YOUR INSTRUCTIONS: Output all lines exactly, with nothing added or dropped.
━━━━━ SUPPLIED DATA ━━━━━
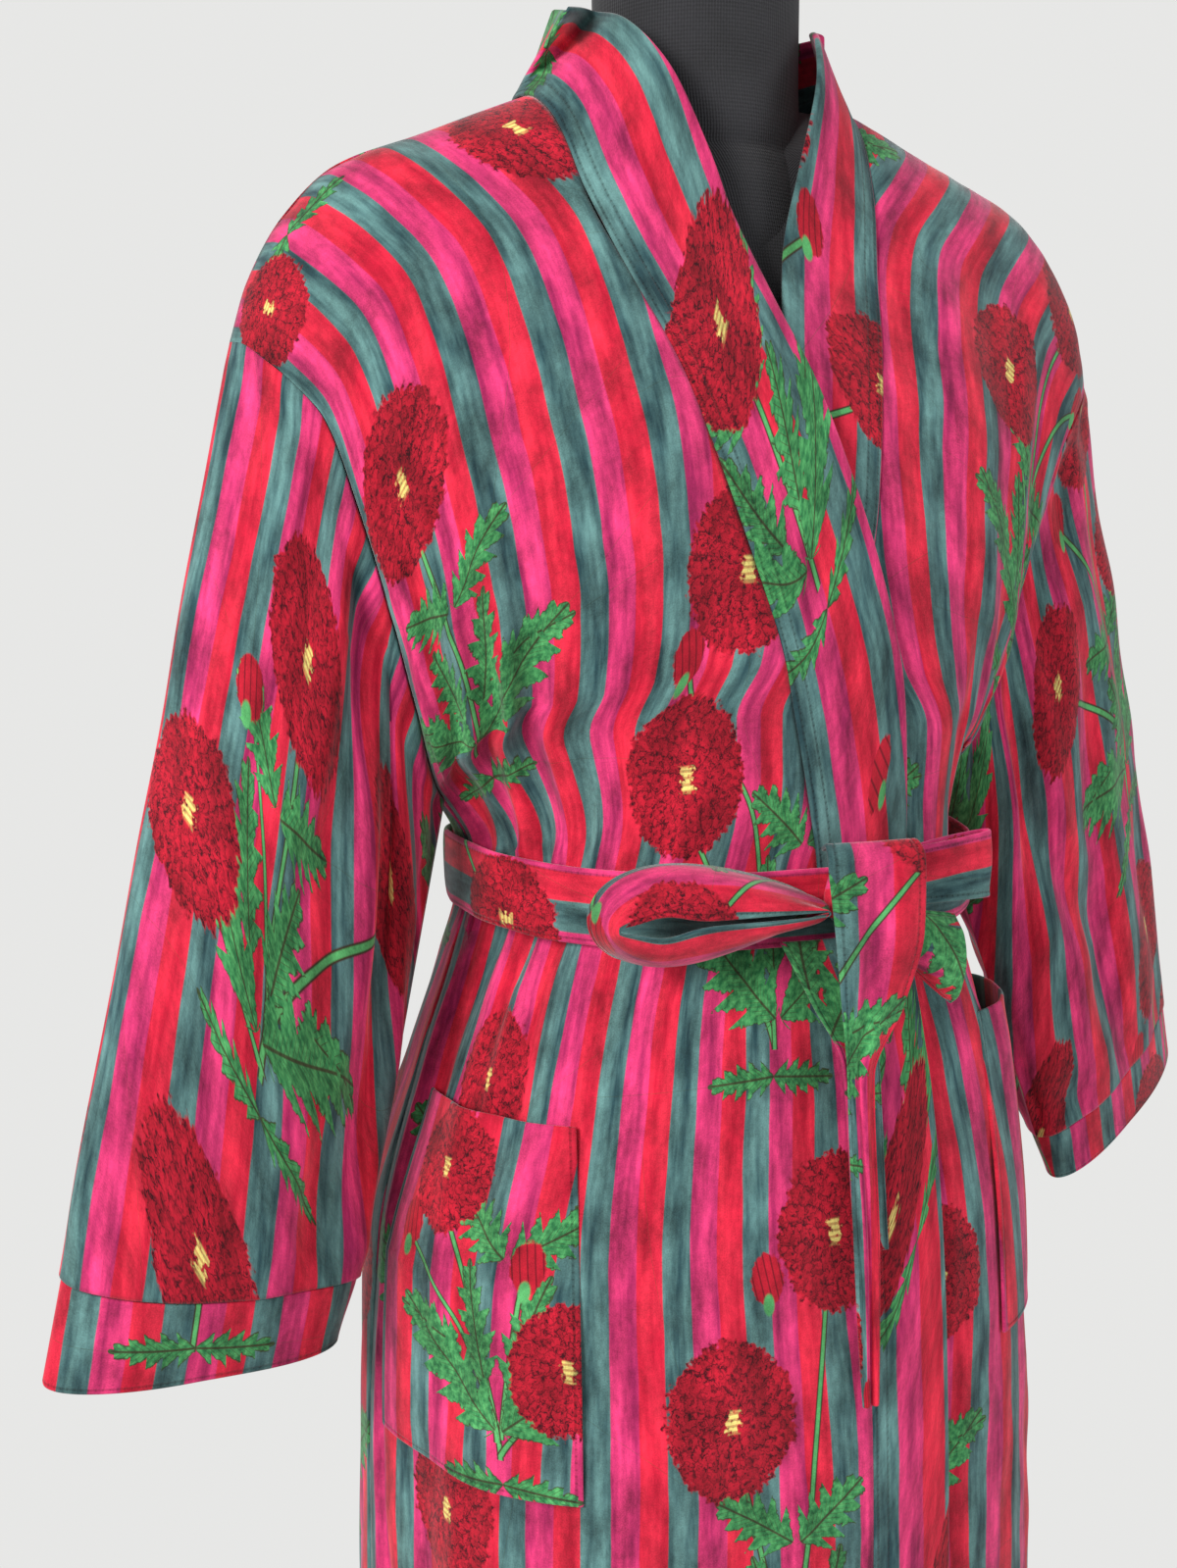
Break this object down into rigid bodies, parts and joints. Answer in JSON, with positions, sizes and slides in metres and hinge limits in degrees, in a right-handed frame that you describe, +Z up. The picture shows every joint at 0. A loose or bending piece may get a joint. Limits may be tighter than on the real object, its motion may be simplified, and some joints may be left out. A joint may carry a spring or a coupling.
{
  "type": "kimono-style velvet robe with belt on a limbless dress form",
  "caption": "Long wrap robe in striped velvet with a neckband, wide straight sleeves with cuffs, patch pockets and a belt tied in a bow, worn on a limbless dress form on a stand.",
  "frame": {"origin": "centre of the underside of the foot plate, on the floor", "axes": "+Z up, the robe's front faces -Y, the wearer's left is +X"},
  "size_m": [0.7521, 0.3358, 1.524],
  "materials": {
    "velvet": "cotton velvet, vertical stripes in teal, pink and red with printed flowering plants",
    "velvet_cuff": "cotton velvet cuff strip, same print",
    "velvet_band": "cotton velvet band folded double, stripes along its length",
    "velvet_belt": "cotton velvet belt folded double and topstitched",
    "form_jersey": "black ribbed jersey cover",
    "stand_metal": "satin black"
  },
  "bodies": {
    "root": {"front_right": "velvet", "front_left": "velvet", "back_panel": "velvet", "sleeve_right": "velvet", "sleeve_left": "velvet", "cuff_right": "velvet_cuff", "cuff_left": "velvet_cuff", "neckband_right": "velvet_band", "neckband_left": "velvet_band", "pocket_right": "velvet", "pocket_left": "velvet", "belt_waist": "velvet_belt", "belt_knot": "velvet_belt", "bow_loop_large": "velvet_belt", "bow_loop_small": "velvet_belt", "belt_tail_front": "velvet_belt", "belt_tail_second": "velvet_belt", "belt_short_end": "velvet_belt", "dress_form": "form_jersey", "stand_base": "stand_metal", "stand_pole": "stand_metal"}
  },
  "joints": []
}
━━━━━
THE RESPONSE:
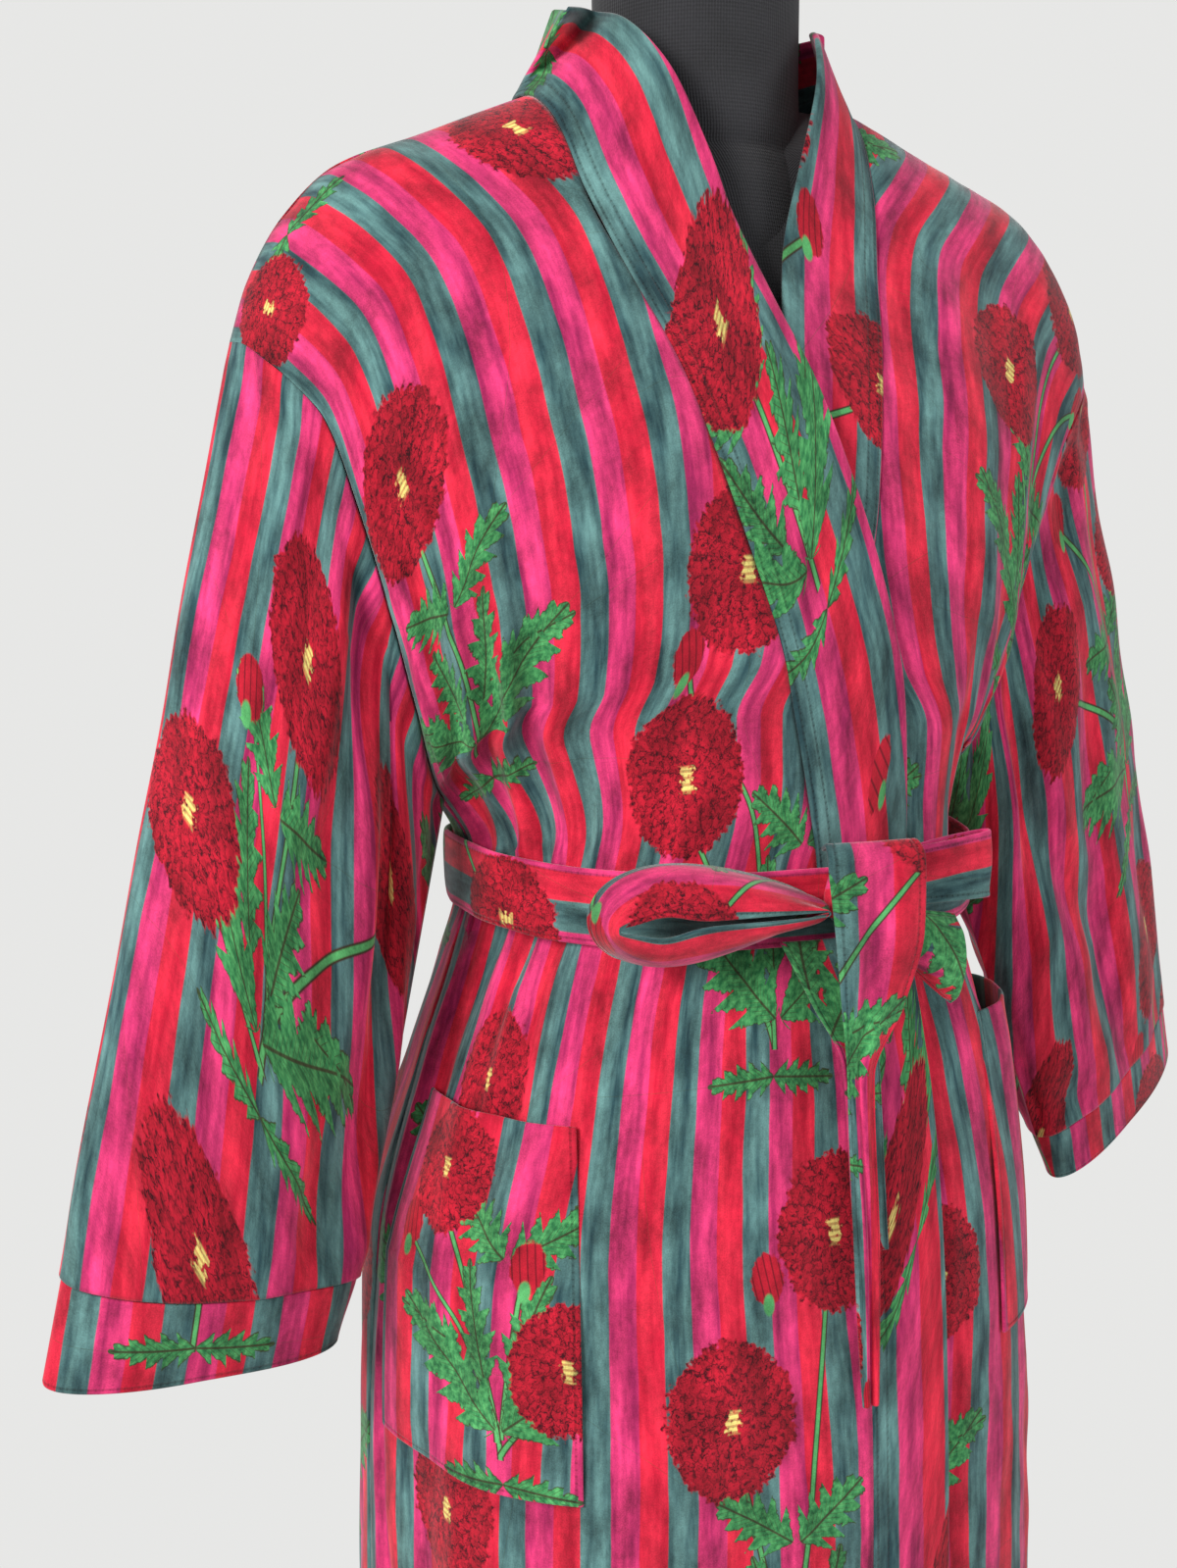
Break this object down into rigid bodies, parts and joints. Answer in JSON, with positions, sizes and slides in metres and hinge limits in degrees, in a right-handed frame that you describe, +Z up. The picture shows every joint at 0. A loose or bending piece may get a joint. Limits may be tighter than on the real object, its motion may be simplified, and some joints may be left out. A joint may carry a spring or a coupling.
{
  "type": "kimono-style velvet robe with belt on a limbless dress form",
  "caption": "Long wrap robe in striped velvet with a neckband, wide straight sleeves with cuffs, patch pockets and a belt tied in a bow, worn on a limbless dress form on a stand.",
  "frame": {"origin": "centre of the underside of the foot plate, on the floor", "axes": "+Z up, the robe's front faces -Y, the wearer's left is +X"},
  "size_m": [0.7521, 0.3358, 1.524],
  "materials": {
    "velvet": "cotton velvet, vertical stripes in teal, pink and red with printed flowering plants",
    "velvet_cuff": "cotton velvet cuff strip, same print",
    "velvet_band": "cotton velvet band folded double, stripes along its length",
    "velvet_belt": "cotton velvet belt folded double and topstitched",
    "form_jersey": "black ribbed jersey cover",
    "stand_metal": "satin black"
  },
  "bodies": {
    "root": {"front_right": "velvet", "front_left": "velvet", "back_panel": "velvet", "sleeve_right": "velvet", "sleeve_left": "velvet", "cuff_right": "velvet_cuff", "cuff_left": "velvet_cuff", "neckband_right": "velvet_band", "neckband_left": "velvet_band", "pocket_right": "velvet", "pocket_left": "velvet", "belt_waist": "velvet_belt", "belt_knot": "velvet_belt", "bow_loop_large": "velvet_belt", "bow_loop_small": "velvet_belt", "belt_tail_front": "velvet_belt", "belt_tail_second": "velvet_belt", "belt_short_end": "velvet_belt", "dress_form": "form_jersey", "stand_base": "stand_metal", "stand_pole": "stand_metal"}
  },
  "joints": []
}